* GIVEN TASK:
Begin at the first line below and copy each line exactly, ending with the line where "the +Y side." appears.

* SUPPLIED DATA:

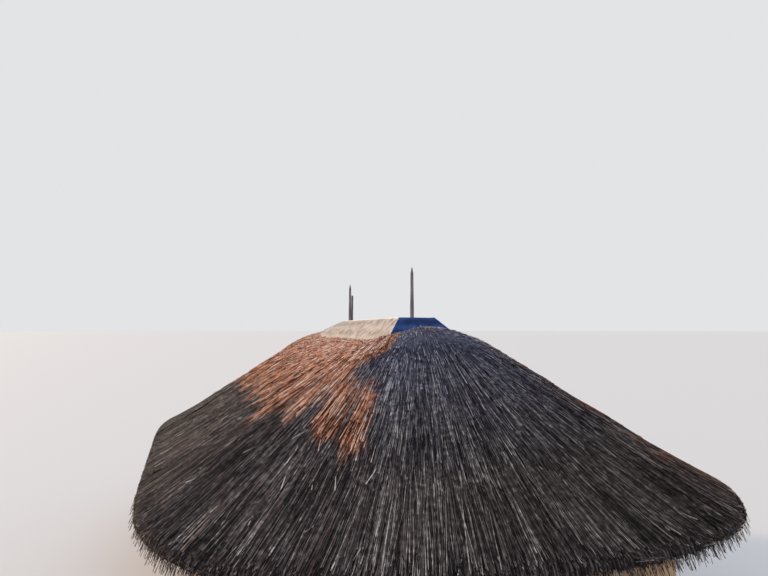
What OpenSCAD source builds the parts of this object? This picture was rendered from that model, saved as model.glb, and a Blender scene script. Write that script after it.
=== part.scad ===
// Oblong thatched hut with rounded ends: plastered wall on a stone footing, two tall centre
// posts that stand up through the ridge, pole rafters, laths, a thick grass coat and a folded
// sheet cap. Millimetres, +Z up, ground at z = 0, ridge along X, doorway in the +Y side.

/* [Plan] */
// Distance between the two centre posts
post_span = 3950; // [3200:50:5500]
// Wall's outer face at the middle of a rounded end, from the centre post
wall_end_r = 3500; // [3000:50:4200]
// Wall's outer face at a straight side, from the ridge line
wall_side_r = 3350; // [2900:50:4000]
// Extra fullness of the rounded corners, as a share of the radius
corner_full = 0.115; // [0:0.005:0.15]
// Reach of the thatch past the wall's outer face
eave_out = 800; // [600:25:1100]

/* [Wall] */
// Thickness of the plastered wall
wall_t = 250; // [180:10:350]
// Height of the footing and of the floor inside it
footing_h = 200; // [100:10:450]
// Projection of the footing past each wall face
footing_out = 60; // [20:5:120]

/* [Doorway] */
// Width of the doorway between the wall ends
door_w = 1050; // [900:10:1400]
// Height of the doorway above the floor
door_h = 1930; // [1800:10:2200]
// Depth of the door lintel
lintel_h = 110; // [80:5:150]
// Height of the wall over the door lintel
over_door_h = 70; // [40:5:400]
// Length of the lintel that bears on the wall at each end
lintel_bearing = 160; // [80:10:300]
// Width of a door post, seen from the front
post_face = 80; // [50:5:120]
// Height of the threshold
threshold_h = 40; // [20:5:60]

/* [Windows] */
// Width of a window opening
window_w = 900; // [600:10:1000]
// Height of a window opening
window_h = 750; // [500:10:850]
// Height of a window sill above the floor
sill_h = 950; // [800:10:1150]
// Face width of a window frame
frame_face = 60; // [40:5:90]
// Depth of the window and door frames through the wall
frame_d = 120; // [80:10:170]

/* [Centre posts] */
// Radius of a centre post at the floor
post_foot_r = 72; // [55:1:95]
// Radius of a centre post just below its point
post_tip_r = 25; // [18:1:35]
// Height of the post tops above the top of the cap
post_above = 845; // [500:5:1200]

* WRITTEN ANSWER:
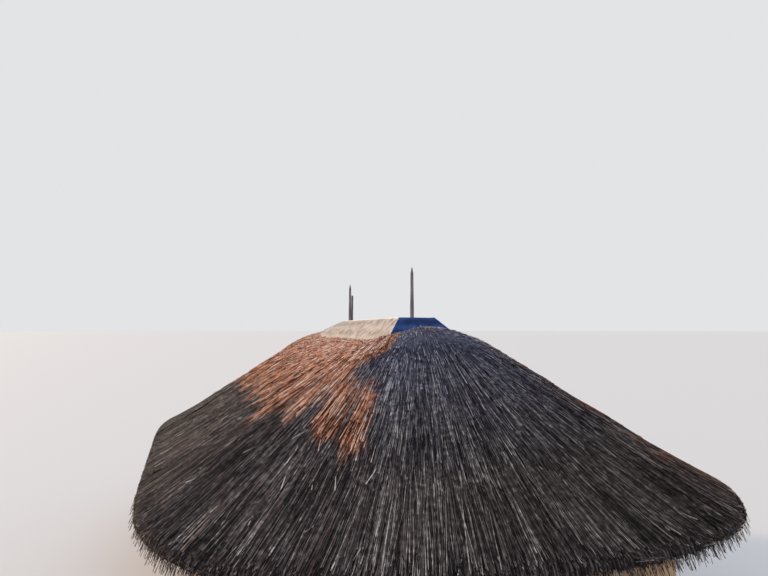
What OpenSCAD source builds the parts of this object? This picture was rendered from that model, saved as model.glb, and a Blender scene script. Write that script after it.
=== part.scad ===
// Oblong thatched hut with rounded ends: plastered wall on a stone footing, two tall centre
// posts that stand up through the ridge, pole rafters, laths, a thick grass coat and a folded
// sheet cap. Millimetres, +Z up, ground at z = 0, ridge along X, doorway in the +Y side.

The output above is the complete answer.